The constitution, though, also has an “act of God” caveat.
“In a case where, in the opinion of the Chief Election Commissioner, it is not possible, for reasons of an act of God, to hold such election within the period specified in this clause, such election shall be held within ninety days following next after the last day of such period,” reads the provision.
This means the constitution allows a maximum of 180 days for the next election to be held, in exceptional circumstances. In such a situation, parliament must meet within 30 days of the declaration of results.
The 2006-08 crisis
The Bangladesh political crisis from 2006-08 saw the military, led by Army Chief Moeen Uddin Ahmed, intervene to support a caretaker government after a state of emergency was declared in the country. This government served for two years, far beyond the constitutional three-month period.
In the past, a neutral caretaker government (NCG) was viewed as a necessary buffer prior to every national election in Bangladesh to ensure a peaceful transfer of power. The NCG consisted of non-partisan individuals tasked with conducting and supervising polls in a free and fair manner.
This mechanism was first introduced in 1996 when the Bangladesh Nationalist Party (BNP)-led government was in power. Khaleda Zia, the then-prime minister, and her government introduced the Thirteenth Amendment which provided for an unelected eleven-member NCG, headed by a former chief judge of the Supreme Court.
But in 2004, the Khaleda Zia-led government introduced another amendment which raised the retirement age limit for Supreme Court judges. This was viewed as a way to manipulate the elections to ensure a particular former chief justice would become the chief advisor of the NCG.
It triggered a political crisis with protests led by Hasina’s Awami League, demanding an alternate chief advisor to the NCG. Riots and violence spilled onto the streets. The NCG later proposed new elections to be held in 2007, but the Awami League chose to boycott it. And in January 2007, Army Chief Moeen Uddin Ahmed intervened to support the NCG.
It would take two more years until fresh elections were held in Bangladesh, far beyond the constitutionally mandated three-month period. Hasina’s Awami League won the 2008 polls and came into power in 2009, putting an end to three years of indirect military rule in Bangladesh.
But in June 2011, the NCG mechanism came to an end.
The Hasina-led government introduced the 15th amendment which abolished the mechanism.
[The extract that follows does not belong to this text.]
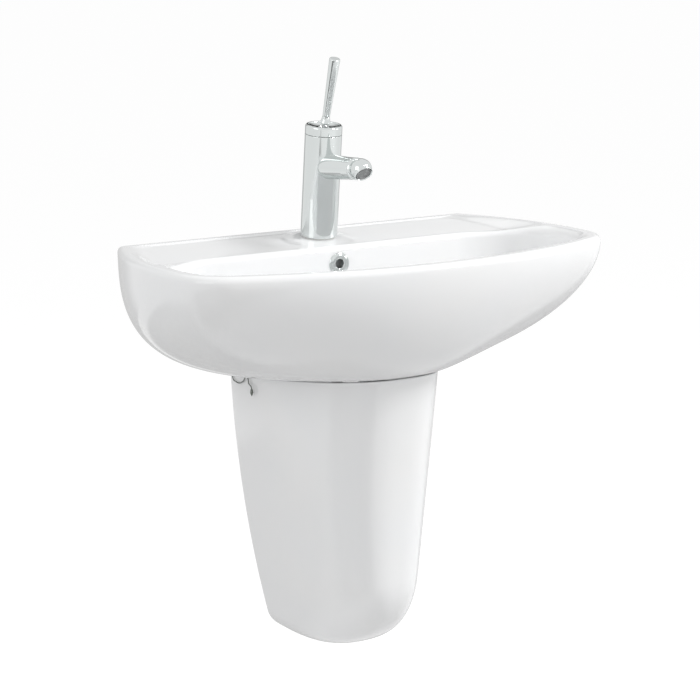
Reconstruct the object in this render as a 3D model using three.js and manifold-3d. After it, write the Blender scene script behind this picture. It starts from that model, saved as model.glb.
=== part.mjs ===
// Wall-hung ceramic washbasin with a semi-pedestal, a pin-lever mixer tap, a click-clack waste and
// a bottle trap. Millimetres, +Z up, +X to the right of someone who stands in front, the wall is the
// plane Y = 0 and the basin stands out along -Y. Zero height is the line of the two wall studs.
import * as THREE from "three";
import { mergeVertices } from "three/addons/utils/BufferGeometryUtils.js";
import Module from "manifold-3d";

const wasm = await Module();
wasm.setup();

// ---------------------------------------------------------------- driving dimensions
// Running clearance between pieces that move, and between pieces that only rest on each other.
const clearance = 0.3;

// Basin, outside
const basinWidth = 600; // over the widest line
const basinBackWidth = 518; // along the wall
const basinDepth = 377; // wall to the front of the rim
const widestFromWall = 195;
const frontArcRadius = 560;
const frontCornerRadius = 79;
const rimHeight = 85; // rim over the wall studs
const backDrop = 183; // rim to underside at the wall
const undersideRise = 0.107; // how far the underside climbs for each millimetre from the wall
const lipRadius = 8;
const sideFullness = 2.97; // superellipse exponent of the wall section at the wall
const frontFullness = 1.72; // the same at the front
const sideFlow = 0.23; // share of the wall section that runs straight to the foot, at the wall
const frontFlow = 0.18; // the same at the front
const shellWall = 12; // thickness of the outer wall and the floor
const backWall = 15; // thickness of the wall that the studs clamp

// Basin, deck and bowl
const rimWidth = 14;
const deckStep = 2; // drop from the rim to the deck at the back
const deckSlope = THREE.MathUtils.degToRad(5); // fall of the deck towards the bowl
const deckThickness = 14;
const bowlFromWall = 112;
const bowlBackCorner = 90;
const bowlRimInset = 30;
const bowlDepth = 128; // rim to the seat of the waste
const bowlWall = 10;
const bowlFloorRadius = 40;
const bowlBackFullness = 5.2;
const bowlFrontFullness = 2.2;
const accessHalfWidth = 72;
const accessDepth = 238;
const studAccessWidth = 44;
const studAccessDepth = 62;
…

A 15-member special parliamentary committee had earlier advised against abolishing the NCG and said it must continue for the next two elections. But the committee later changed their recommendation after talks with the Awami League government.
The amendment and the way it was ushered in, drew sharp criticism from not just the opposition but constitutional law experts and academics.
Professor Maimul Ahsan Khan, former Chair of the Department of Law at Dhaka University, notes how frequent changes to the Bangladesh constitution, either by Zia or Hasina, diluted its supremacy.
“The Bangladesh Constitution is rigid; it was not supposed to be changed so quickly and easily. It does matter how many times Bangladesh changes its constitution so dramatically, diminishing characteristics of the supreme law of the land,” he wrote in a 2014 research paper for the Asian Human Rights Commission.